This month’s T-SQL Tuesday, hosted by Robert Pearl, is all about Data Presentation. At first I wasn’t sure what to write about, but then I had a first hand experience in poor design that gave me the inspiration for today’s post.
Just the Facts
Fact: I love to read.
Fact: I do not own a money tree.
I’ve always been a big fan of the library. When I was younger, much of my Summer vacation was spent biking between different branches around my neighborhood. And when I got my license to drive, it meant that I could reach even further, more exotic branches that weren’t in biking distance. For whatever reason, once I entered college, my library-centric habits fell to the wayside. It’s only recently, in light of the aforementioned facts, that I’ve renewed my focus.
The Case of the Missing Book
Today, I was researching a number of books to rent, and noticed that a copy was available in a branch not too far from my house. During lunch, I decided to walk over to check it out. Arriving at the branch, I walked in and headed over to the single shelf where all the business books are located. I searched up and down, yet my choice was nowhere to be found. Determined, I walked over to the New Arrivals section to redouble my search. Alas no: it was not there either.
Finding a librarian, she took a break from chatting with a friend in order to help me. Drawing up the information on her computer, it appeared that the book was brand new. Asking me to search New Arrivals once again, I assured her that it wasn’t there. We eventually catch the attention of her supervisor, who came over and studied the data on the monitor.
“Oh… you can see here, sir,” she pointed to the monitor, “that the book came into circulation on September 9th of this year, but no one has checked it out yet. It’s probably still on its way here from MLK.” (Martin Luther King, Jr. Library is DC’s main branch. And one hell of an ugly building.)
“Wait… so you’re telling me that you advertise new books that you don’t even have yet?” I asked.
“No. We have it. It’s just not here yet.”
“I’m not seeing the difference. Why let the information go public in your catalog when I can’t get the book today? Don’t you see how this might be a problem?”

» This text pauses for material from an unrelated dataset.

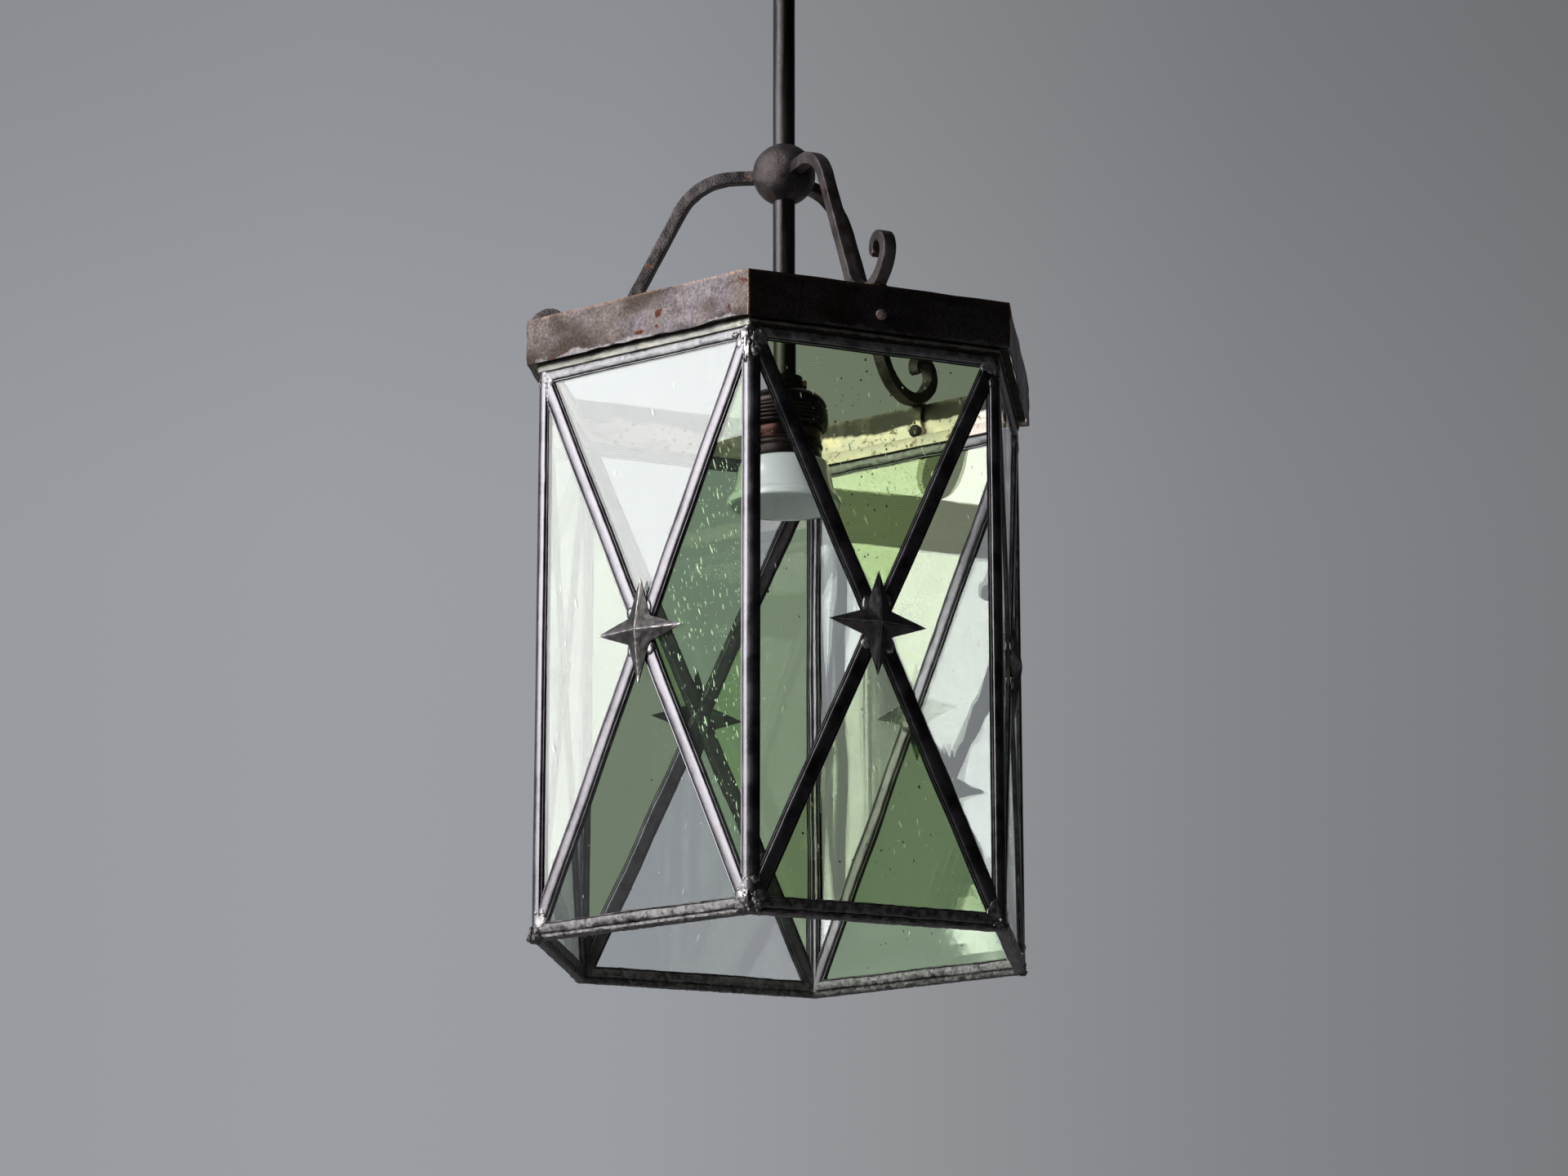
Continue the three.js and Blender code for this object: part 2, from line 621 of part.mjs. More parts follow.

“Would you like me to order it for you?”
Too Much or Too Little?
In my case, the library gave too much information too soon. Or maybe it wasn’t enough. It’s fantastic that I can log onto my account from any internet accessible location, search for books, see my due dates, and even reserve books and send them to the branch of my choice. All good stuff. But why, oh why, place books that haven’t yet reached circulation into the public catalog? Or if determined to have new books listed immediately, why not add a note stating, “This is a new order – it may not be at your local library yet.”
It’s a case of bad information design, which in turn caused something much worse: an unhappy customer. Let’s just say that DC’s employees aren’t the best when it comes to customer service, and I’ve learned the valuable lesson to simply order my books online rather than chance going into a library. They’ve lost my trust all because the information presented to me was incomplete.